Sometimes I wonder if these issues are slightly manufactured, somewhere from the depth of our culture’s general anti-intellectual bent — not to mention our culture’s overbearing message to acheive! acheive! acheive! above all else. (Ever heard that one, at-home moms?) My daughter has some obvious natural talents in music and writing. Guess what she is driven to do for hours on end? [hint: right now she and her sister are creating a musical about the seasons] She has a gift for learning language — guess what she’s asked to study in homeschool? Is it hard for her? Who cares?!

Not to extrapolate facts from my own experience, but my reading on giftedness suggests that kids who have a natural talent often display it because of their inner drive to do so. I think it is not that simple to distinguish talent from effort.

Finally, I think there is room for praising innate qualities. I love to be told things like, “you have a nice voice,” or “you have a gift for writing,” or “you have a talent for leadership.” When people talk about my work ethic, it is more like, “you work too hard,” or “I don’t know how you do it,” and those things don’t feel as good (especially because I know the “how I do it” is by neglecting other important things).
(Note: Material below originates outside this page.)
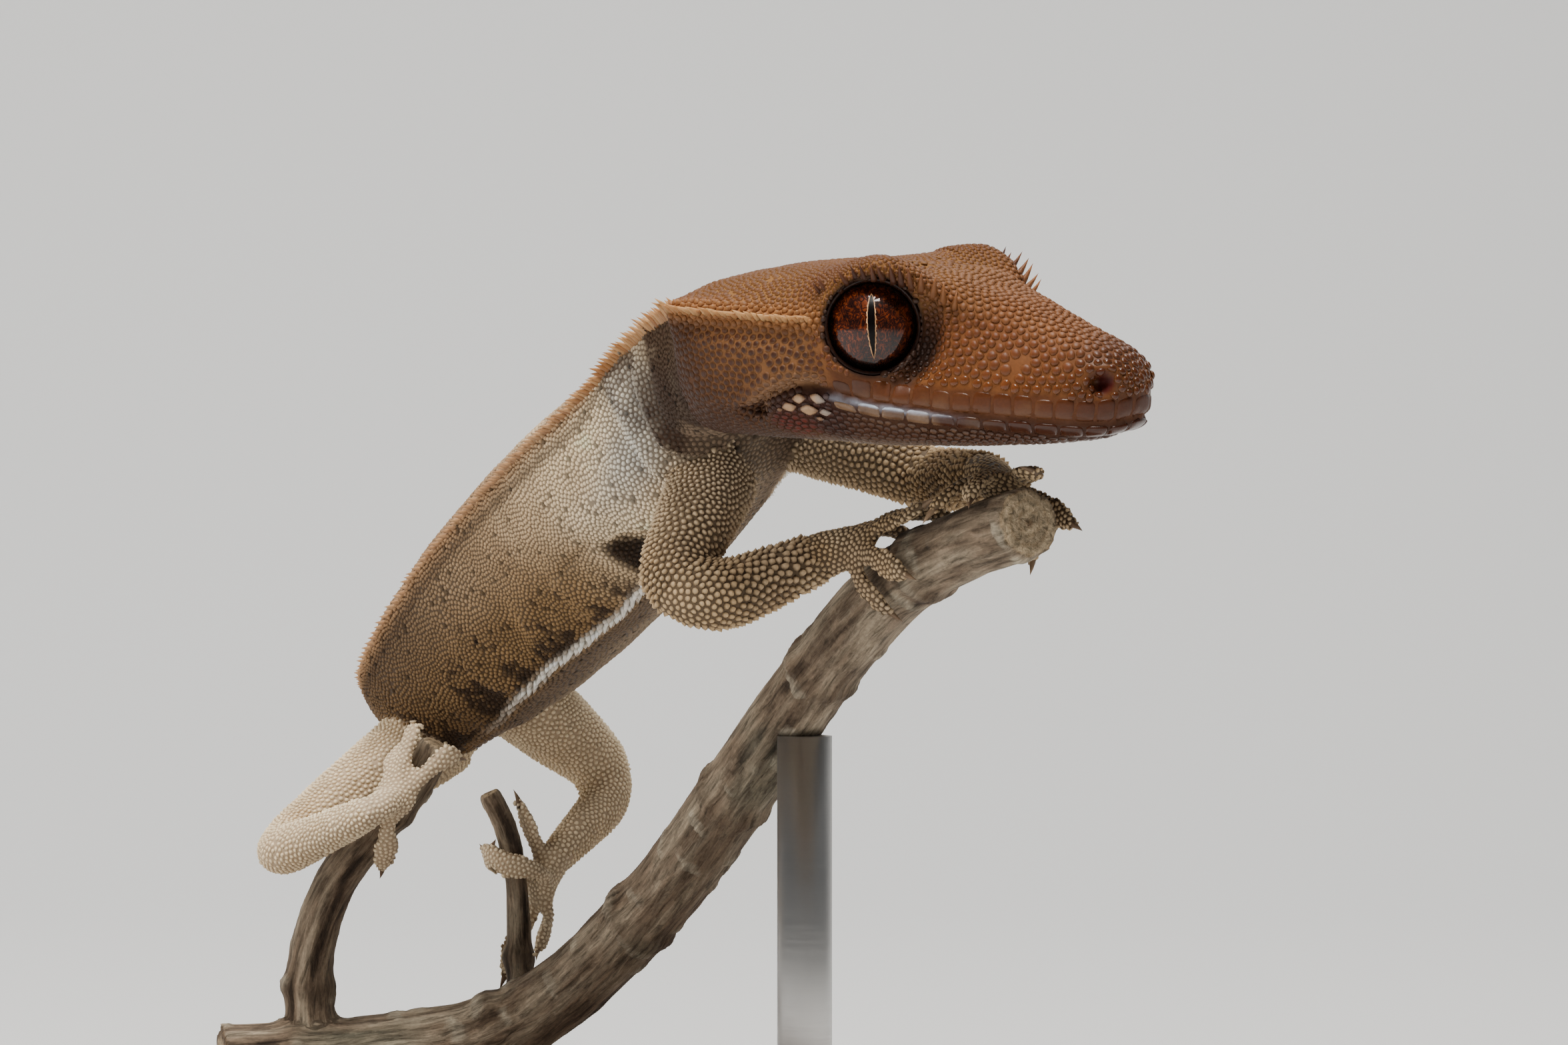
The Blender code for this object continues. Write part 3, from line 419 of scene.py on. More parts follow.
depth -= 0.48 * bump(far, 4.15, 0.70) * bump(turn, 62.0, 52.0) * on_head * (high > 0)
depth += 0.42 * bump(far, 5.55, 0.60) * bump(turn, 62.0, 46.0) * on_head * (high > -1.5)
depth -= 0.38 * bump(side, 9.3, 0.75) * bump(u, 4.3, 0.65) * on_head * ramp(-s, -12.6, -10.5)
depth += 0.34 * bump(u, 3.1, 0.65) * on_head * (side > 7.0) * ramp(-s, -11.6, -9.5) * ramp(s, 0.0, 2.0)
depth += 0.34 * bump(u - mouth, 0, 0.20) * on_head * ramp(s, 9.2, 10.6) * (side > 0.3)
cheek_edge = height_on(CHEEK_EDGE, s)
depth += 0.80 * bump(u - cheek_edge, -0.45, 0.50) * on_head * ramp(s, 5.0, 7.0) * ramp(-s, -13.2, -11.2)
depth -= 0.40 * bump(u - cheek_edge, 0.75, 0.75) * on_head * ramp(s, 4.0, 7.0) * ramp(-s, -13.0, -10.8)
depth -= 0.20 * bump(u - mouth, -0.75, 0.45) * on_head * ramp(s, 11.6, 13.0) * ramp(-s, -25.0, -19.0)
nostril = np.sqrt((s - NOSTRIL[0]) ** 2 + (u - NOSTRIL[1]) ** 2)
depth += 0.75 * ramp(-nostril, -0.72, -0.30) * on_head * (side > 1.8)
depth -= 0.22 * bump(nostril, 1.05, 0.35) * on_head * (side > 1.4) * ramp(u, 0.2, 1.2)
ear = np.sqrt(((s - 6.4) / 1.3) ** 2 + (u + 2.6) ** 2)
depth += 0.5 * ramp(-ear, -0.8, -0.3) * on_head * (side > 5.5)
t, x, y, *_ = trunk_place(skin_points)


def neck_waves(points, t, y):
    """The wavy folds across the neck, from -1 to 1."""
    return np.sin((t - 0.25 + 0.05 * y + 0.45 * cloudy(points, 5.0, 2, 3)) * 9.0)


neck_fold = neck_waves(skin_points, t, y)
depth += 0.34 * neck_fold * on_trunk * ramp(t, 0.1, 0.5) * ramp(-t, -2.2, -1.3) * ramp(-y, -2.5, 0.5)
flank_fold = np.sin((t * 4.2 + cloudy(skin_points, 6.0, 2, 5) * 4.0) * 2.2)
depth += 0.22 * flank_fold * on_trunk * ramp(t, 2.4, 3.2) * ramp(-t, -6.4, -5.6) * bump(y, -3.8, 3.0)


def pocket_of(points):
    """From 0 to 1, how deep a point lies in the three-cornered hollow behind the right upper arm."""
    across, rise = points[:, 0], points[:, 2]
    top = np.interp(across, (-5.2, -3.0, 0.8), (59.2, 60.15, 60.5)) - rise
    under = rise - np.interp(across, (-5.2, -2.5, 0.4), (59.2, 57.6, 56.2))
    inside = np.minimum(top, under)
    return ramp(inside, -0.10, 0.65) * ramp(across, -5.0, -3.2) * (points[:, 1] < -4.0)


depth += 2.1 * pocket_of(skin_points) * on_trunk
fold_at = run_through(FOLD, t)
roundness = np.maximum(0.0, 1 - (x / fold_at[:, 0]) ** 2) * ramp(fold_at[:, 1] + 1.0 - y, 0.0, 1.0)
depth -= 1.25 * roundness * on_trunk * ramp(t, 2.6, 3.8) * ramp(-t, -6.2, -5.2)
depth += (0.30 * bump(y + 2.3 - 0.5 * (t - 3.0), 0.0, 0.35) * on_trunk * ramp(t, 2.75, 2.95)
          * ramp(-t, -3.9, -3.1))
depth -= 0.35 * bump(y + 0.9, 0.0, 1.1) * on_trunk * bump(t, 2.4, 0.6) * (x > 0)
depth += 0.10 * (cloudy(skin_points, 2.4, 2, 9) - 0.5)
skin_points = skin_points - skin_normals * depth[:, None]
skin_points = relaxed(skin_points, skin_edges, 0.25)
skin_normals = with_points(even_mesh, skin_points)
skin_faces = np.empty(len(even_mesh.loops), int)
even_mesh.loops.foreach_get("vertex_index", skin_faces)
skin_faces = skin_faces.reshape(-1, 4)
skin_tree = BVHTree.FromPolygons(skin_points.tolist(), skin_faces.tolist())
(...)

I often praise my kids by saying things like, “You are fun to be with,” and “You have a good sense of humor,” and “You are a good helper,” in addition to the specific praise like, “That was a very thoughtful thing to do,” and “It’s so nice to see sisters playing nicely together.” I want to raise my kids to work (reasonably) hard, but I also want to raise them believing that they — and everyone — have worth not because of what they do but just because they are.

If you are interested in this topic, I would encourage you to read the article and post your thoughts on your blog, and put a link to your post in the comments. (Or comment, of course, but I know how loquacious and thoughtful you all are.



Filed under Gifted Ed, Gifted Heart and Soul, In the News, Learning Styles

9 responses to “What’s so great about hard work; or, another look at praise

  1. I’ve written a post, of course 😉 It’s here: http://homespunschool.blogspot.com/2007/12/shaun-has-me-pegged.html

    Thank you for once again writing an excellent, thought-provoking post. Good work! 😉

  2. Good post!

    I do think it is hard for smart people to be told that their successes mean less than those of someone “who really had to work for it.” I think that is just sour grapes on the part of people who are uncomfortable with intelligence.

    It makes me discouraged sometimes.

    There is a lot I want to say about this but I will try to put it on my own blog.

  3. alicefairyland

    I think you make so many interesting points as well as sensible points. I really am conflicted on this, there must be a happy medium.

  4. That was me logged in as Ami. 🙂

  5. Well anyone telling you your success is meaningless because it came easy for you is an ass – that’s not really what the article is about. I read some version of this article in New York magazine recently, and all I can say as a formerly gifted kid is that almost Every Word Rang True. KNOWING that I was smarter than 99% of humanity was Not empowering. I think our host is right about WORK being another potentially problematic way of measuring people, but I honestly believed effort was for Suckers when I was growing up, and I known Lots of current and former smart kids who believe(d) the same. Not good. Disabling, in fact – not good at dealing with failure At All. Etc.

    Surely we all can see that encouraging effort in kids – encouraging to challenge themselves, to risk failure – is a good thing, while suggesting in any way that their worth as a human being is contingent on it is horrible. That said, the balance is admittedly difficult to strike. And yet who said this was going to be easy?